On the basis of his experiments, Faraday gave out two laws concerning electromagnetic induction.

The first law deals with phenomenon and the second law gives the magnitude of induced EMF.

FARADAY’S FIRST LAW OF ELECTROMAGNETIC INDUCTION

Whenever the magnetic flux linked with a circuit changes, an EMF is induced in the circuit. In other words, “An EMF is induced in a closed loop whet the magnetic flux linked with the closed loop changes”.

EXPLANATION

In Faraday’s experiments, we find that as long as there is relative motion between the coil and a magnet, an EMF is induced in the coil.

When there is no relative motion between the coil and magnet, no EMF is induced.

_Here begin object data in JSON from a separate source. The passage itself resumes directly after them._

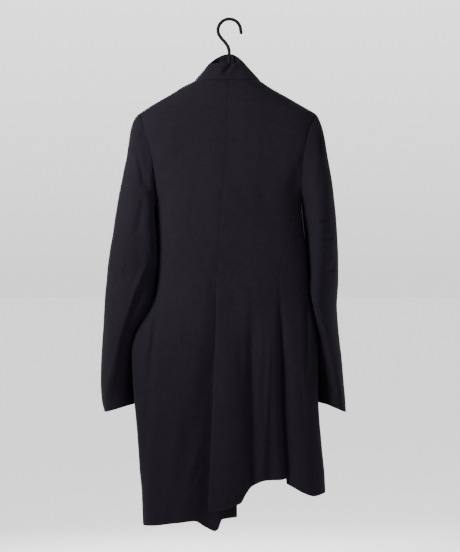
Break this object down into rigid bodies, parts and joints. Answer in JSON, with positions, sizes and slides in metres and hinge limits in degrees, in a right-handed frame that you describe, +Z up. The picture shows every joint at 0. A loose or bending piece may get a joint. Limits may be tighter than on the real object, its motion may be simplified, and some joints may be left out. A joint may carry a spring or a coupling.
{
  "type": "stand-collar jacket on a hanger",
  "caption": "Long asymmetric stand-collar jacket with two-piece sleeves, a back vent and an uneven hem, hanging on a plain hanger with a round hook.",
  "frame": {"origin": "inside top of the hanger's hook, where it rests on what holds it up", "axes": "+Z up, -Y towards the back of the jacket, +X towards the wearer's right"},
  "size_m": [0.5418, 0.1604, 1.1218],
  "materials": {
    "wool_body": "matte woven wool",
    "wool_collar": "matte woven wool",
    "wool_sleeve": "matte woven wool",
    "hanger_plastic": "smooth black plastic",
    "hanger_hook": "satin black"
  },
  "bodies": {
    "root": {"back_left": "wool_body", "back_right_centre": "wool_body", "back_right_side": "wool_body", "front_left": "wool_body", "front_right": "wool_body", "collar_stand": "wool_collar", "sleeve_left_upper": "wool_sleeve", "sleeve_left_under": "wool_sleeve", "sleeve_right_upper": "wool_sleeve", "sleeve_right_under": "wool_sleeve", "hanger_arms": "hanger_plastic", "hanger_hook": "hanger_hook"}
  },
  "joints": []
}
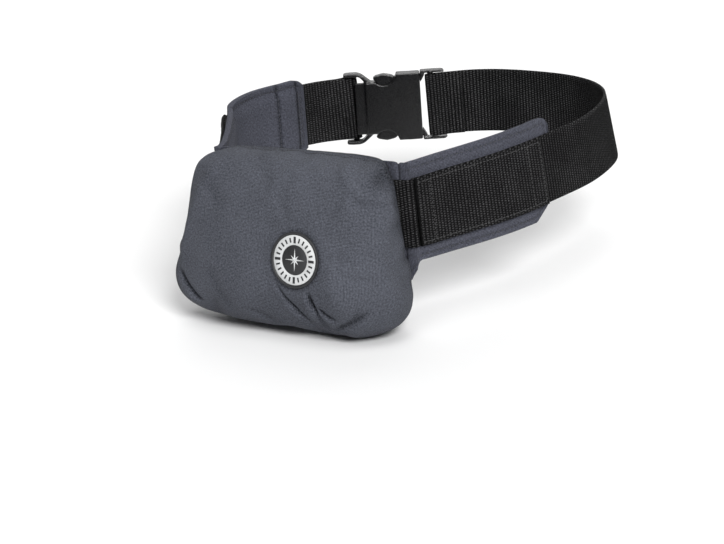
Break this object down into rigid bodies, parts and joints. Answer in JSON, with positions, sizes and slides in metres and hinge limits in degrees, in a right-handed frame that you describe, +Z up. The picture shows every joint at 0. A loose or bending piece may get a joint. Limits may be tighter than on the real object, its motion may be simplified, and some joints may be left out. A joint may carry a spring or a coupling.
{
  "type": "inflatable belt pack",
  "caption": "Padded fabric pouch on a webbing waist belt with side wing pads, a side-release buckle and a round badge, holding its worn form.",
  "frame": {"origin": "middle of the waist, at the webbing's mid height, on the pouch's middle plane", "axes": "+Z up the wearer's body, +Y from the pouch towards the buckle, +X to the pack's right as the picture shows it"},
  "size_m": [0.2965, 0.3496, 0.1291],
  "materials": {
    "cover_fabric": "woven, matt",
    "pad_fabric": "woven, matt",
    "webbing": "ribbed weave, matt",
    "buckle_plastic": "moulded, satin",
    "badge_rubber": "moulded, matt"
  },
  "bodies": {
    "root": {"belt_webbing": "webbing", "right_webbing_layer": "webbing", "left_webbing_layer": "webbing", "right_wing_pad": "pad_fabric", "left_wing_pad": "pad_fabric", "back_panel": "pad_fabric", "pouch_cover": "cover_fabric", "badge": "badge_rubber", "buckle_socket": "buckle_plastic", "buckle_prongs": "buckle_plastic"}
  },
  "joints": []
}
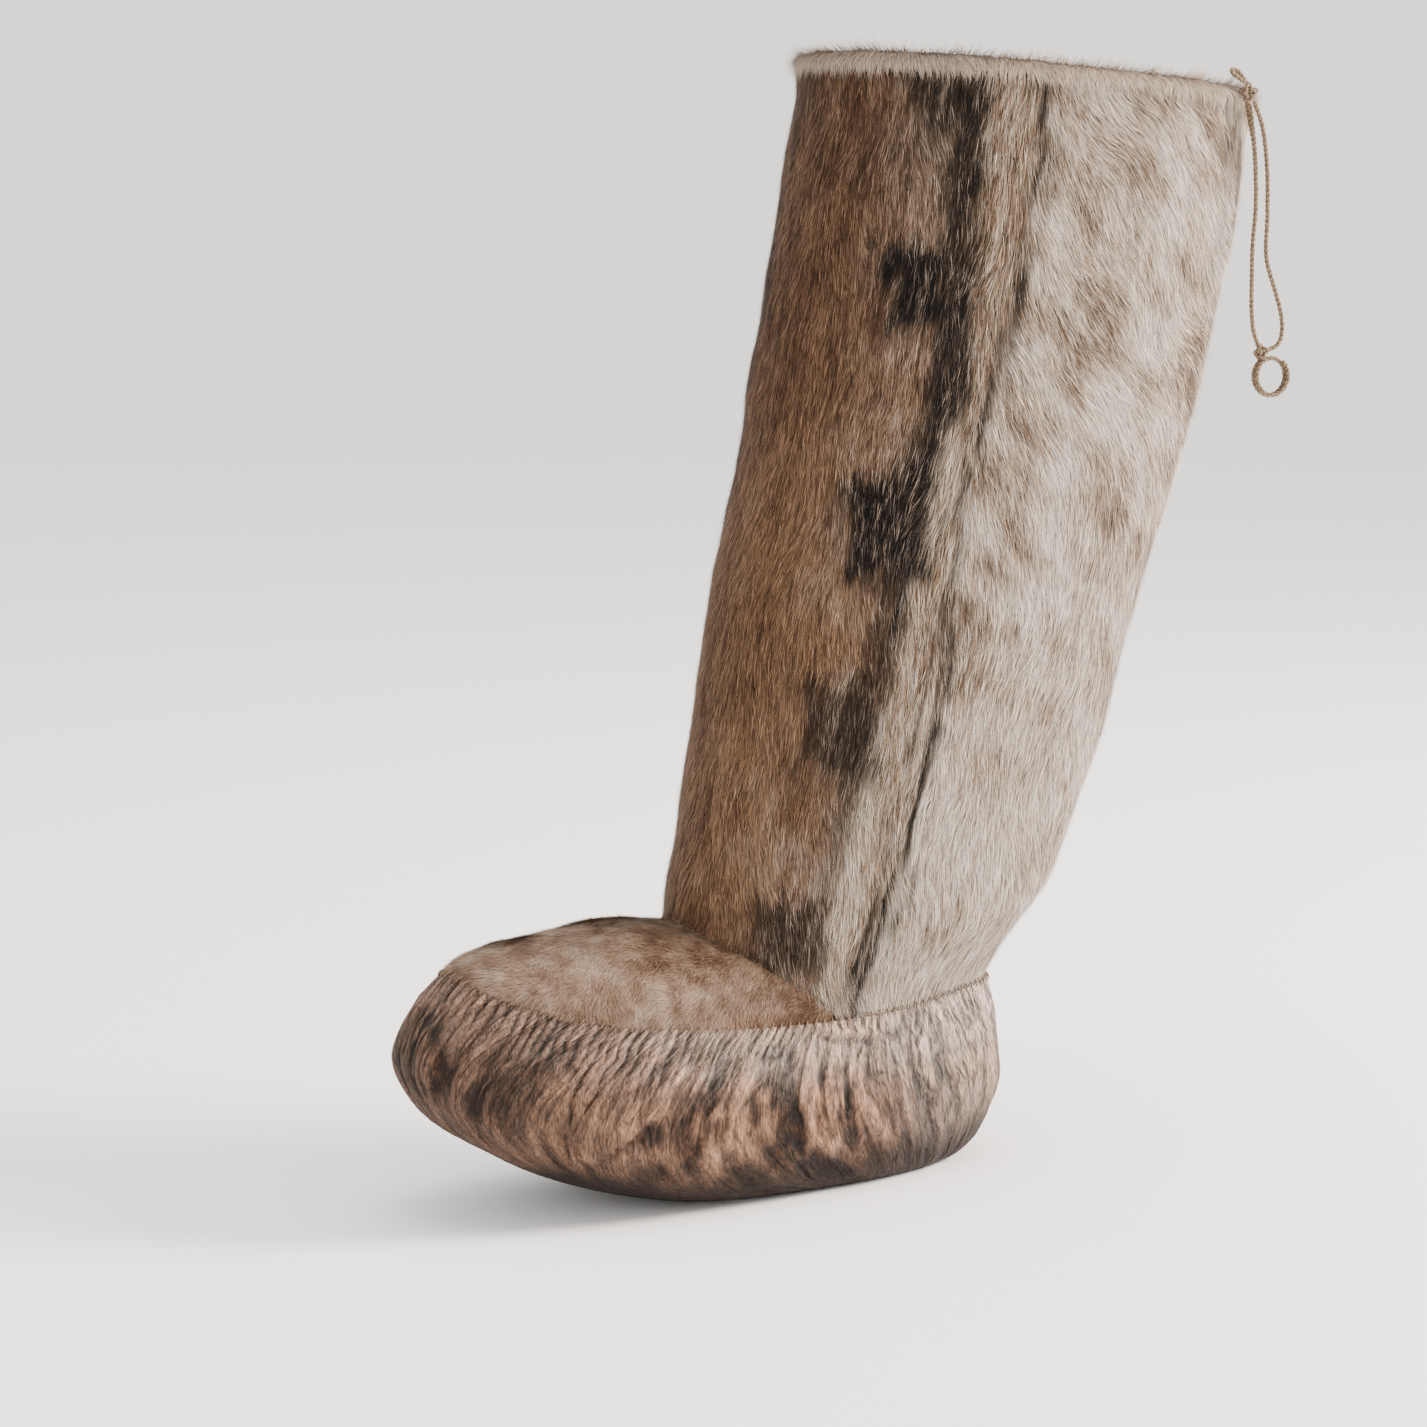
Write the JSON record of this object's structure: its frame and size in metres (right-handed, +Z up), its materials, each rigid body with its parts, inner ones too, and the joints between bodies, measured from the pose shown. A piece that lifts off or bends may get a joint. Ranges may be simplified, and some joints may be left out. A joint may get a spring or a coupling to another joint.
{
  "type": "mukluk",
  "caption": "Knee-high fur mukluk for the left foot, with a crimped hide sole, a low fur vamp, a tall leaning shaft and a drawstring collar.",
  "frame": {"origin": "on the floor, in the middle of the sole's flat tread, under the middle of the foot's length", "axes": "+Z up, toe towards -Y, heel towards +Y, +X the outer side of the left foot"},
  "size_m": [0.1258, 0.3949, 0.4596],
  "materials": {
    "sole_hide": "short-haired crimped hide, matt",
    "vamp_fur": "short fur lying flat",
    "shaft_fur": "fur lying flat, with dark squares and stripes",
    "casing_hide": "bare rolled hide",
    "insole_felt": "felt",
    "cord": "twisted cord"
  },
  "bodies": {
    "root": {"sole": "sole_hide", "insole": "insole_felt", "vamp": "vamp_fur", "shaft": "shaft_fur", "casing": "casing_hide", "drawstring_knot": "cord", "upright_loop": "cord", "strand_outer": "cord", "strand_inner": "cord", "cord_tail": "cord", "ring_knot": "cord", "cord_ring": "cord"}
  },
  "joints": []
}
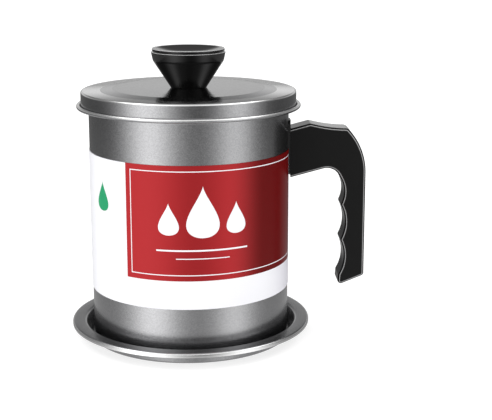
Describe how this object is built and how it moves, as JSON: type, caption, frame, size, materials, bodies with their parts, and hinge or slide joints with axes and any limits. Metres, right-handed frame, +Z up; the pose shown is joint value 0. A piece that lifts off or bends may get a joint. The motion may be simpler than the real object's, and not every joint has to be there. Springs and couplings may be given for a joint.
{
  "type": "bacon grease container",
  "caption": "Round steel grease pot with a side handle, a lift-out strainer cup under a knobbed lid, and a shallow drip tray below.",
  "frame": {"origin": "centre of the drip tray's underside, on the pot's vertical axis", "axes": "+Z up along the pot's axis, +X towards the handle, +Y away from a viewer who sees the handle on the right"},
  "size_m": [0.1724, 0.1402, 0.1688],
  "materials": {
    "coated_steel": "satin grey metallic coating",
    "printed_sleeve": "smooth printed card, white with a plain red panel",
    "black_plastic": "moulded black heat-proof plastic",
    "knob_plastic": "polished black heat-proof plastic",
    "bracket_steel": "dark coated steel",
    "plain_steel": "plain stainless steel",
    "brass": "turned brass"
  },
  "bodies": {
    "tray": {"drip_tray": "coated_steel"},
    "pot": {"pot_body": "coated_steel", "label_wrap": "printed_sleeve", "handle_bracket": "bracket_steel", "handle_grip": "black_plastic", "handle_insert": "brass", "handle_screw": "plain_steel"},
    "strainer": {"strainer_cup": "plain_steel", "strainer_mesh": "plain_steel", "mesh_ring": "plain_steel"},
    "lid": {"lid_cover": "coated_steel", "knob": "knob_plastic", "knob_insert": "brass", "knob_screw": "plain_steel", "knob_washer": "plain_steel"}
  },
  "joints": [
    {"name": "pot_lift", "type": "slide", "parent": "tray", "child": "pot", "axis": [0, 0, 1], "range_m": [0, 0.04]},
    {"name": "strainer_lift", "type": "slide", "parent": "pot", "child": "strainer", "axis": [0, 0, 1], "range_m": [0, 0.06]},
    {"name": "lid_lift", "type": "slide", "parent": "strainer", "child": "lid", "axis": [0, 0, 1], "range_m": [0, 0.05]}
  ]
}
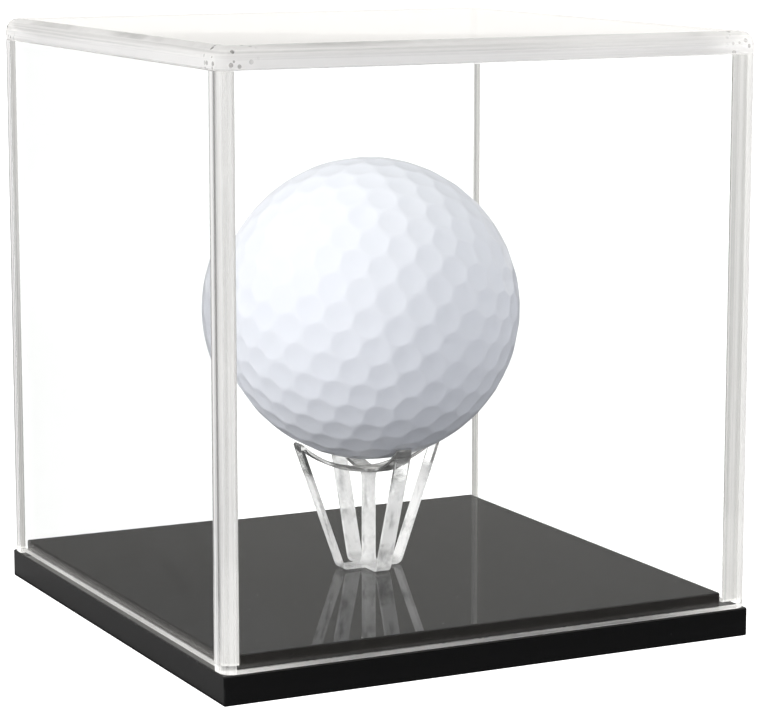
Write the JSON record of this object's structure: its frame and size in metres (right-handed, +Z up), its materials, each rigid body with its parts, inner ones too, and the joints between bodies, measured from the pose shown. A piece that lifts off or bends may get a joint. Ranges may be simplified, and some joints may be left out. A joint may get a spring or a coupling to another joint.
{
  "type": "golf ball display case",
  "caption": "Square clear acrylic display case with a black stepped base, a clear splayed-leg tee holding a dimpled white ball, and a lift-off cover.",
  "frame": {"origin": "centre of the base's underside, where it rests on a table", "axes": "+Z up through the ball, +X to the right seen from the front, front towards -Y"},
  "size_m": [0.0786, 0.0786, 0.0832],
  "materials": {
    "black_acrylic": "polished cast acrylic sheet, mirror gloss",
    "clear_moulding": "clear moulded plastic, slightly milky edges",
    "ball_skin": "white lacquered ball skin, satin gloss",
    "clear_acrylic": "clear acrylic sheet, polished faces and softly milky bonded edges"
  },
  "bodies": {
    "base": {"base_slab": "black_acrylic", "base_plinth": "black_acrylic", "tee_foot": "clear_moulding", "tee_post": "clear_moulding", "tee_leg_right": "clear_moulding", "tee_leg_back": "clear_moulding", "tee_leg_left": "clear_moulding", "tee_leg_front": "clear_moulding", "tee_arm_right": "clear_moulding", "tee_arm_back": "clear_moulding", "tee_arm_left": "clear_moulding", "tee_arm_front": "clear_moulding"},
    "ball": {"golf_ball": "ball_skin"},
    "cover": {"cover_front": "clear_acrylic", "cover_back": "clear_acrylic", "cover_left": "clear_acrylic", "cover_right": "clear_acrylic", "cover_top": "clear_acrylic"}
  },
  "joints": [
    {"name": "cover_lift", "type": "slide", "parent": "base", "child": "cover", "axis": [0, 0, 1], "range_m": [0, 0.09]},
    {"name": "ball_lift", "type": "slide", "parent": "base", "child": "ball", "axis": [0, 0, 1], "range_m": [0, 0.014]}
  ]
}
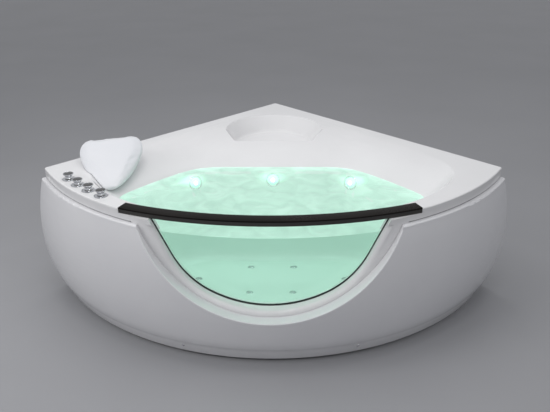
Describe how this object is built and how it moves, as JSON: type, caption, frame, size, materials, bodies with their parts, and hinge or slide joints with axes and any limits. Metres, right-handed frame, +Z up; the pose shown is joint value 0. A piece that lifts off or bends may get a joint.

It means that EMF is induced in the coil due to change in magnetic flux linked with the coil.

FARADAY’S SECOND LAW OF ELECTROMAGNETIC INDUCTION

The magnitude of the EMF ′𝜀 ′ induced in a conducting loop is equal to the rate at which the magnetic flux 𝜑_B through that loop changes with time.

In other words, “the rate of change of magnetic flux is directly proportional to the induced EMF”.

EXPLANATION

In Faraday’s experiments, when magnet is moved, a galvanometer shows more deflection.

However when the magnet is moved slowly, galvanometer shows small deflection.

Hence magnitude of induced EMF varies directly as the rate of change of magnetic flux linked with the coil. This is the second law.

Mathematically, Faraday’s second law can be expressed as

Induced emf ∝ rate of change of magnetic flux.

$\epsilon \propto \frac{d \Phi_B}{dt} \quad$

or,

$\epsilon = - k \frac{d \Phi_B}{dt}$

Where K is the proportionality constant and its value is K = -1, therefore we can say

$\epsilon = - \frac{d \Phi_B}{dt}$

The negative sign indicates that induced EMF always opposes the change in flux. The magnitude of induced EMF is calculated by dropping the negative sign.

If we change the magnetic flux through a coil of N turns, an induced EMF appear in every turn, and the total EMF induced in the coil is the sum of these individual emf’s.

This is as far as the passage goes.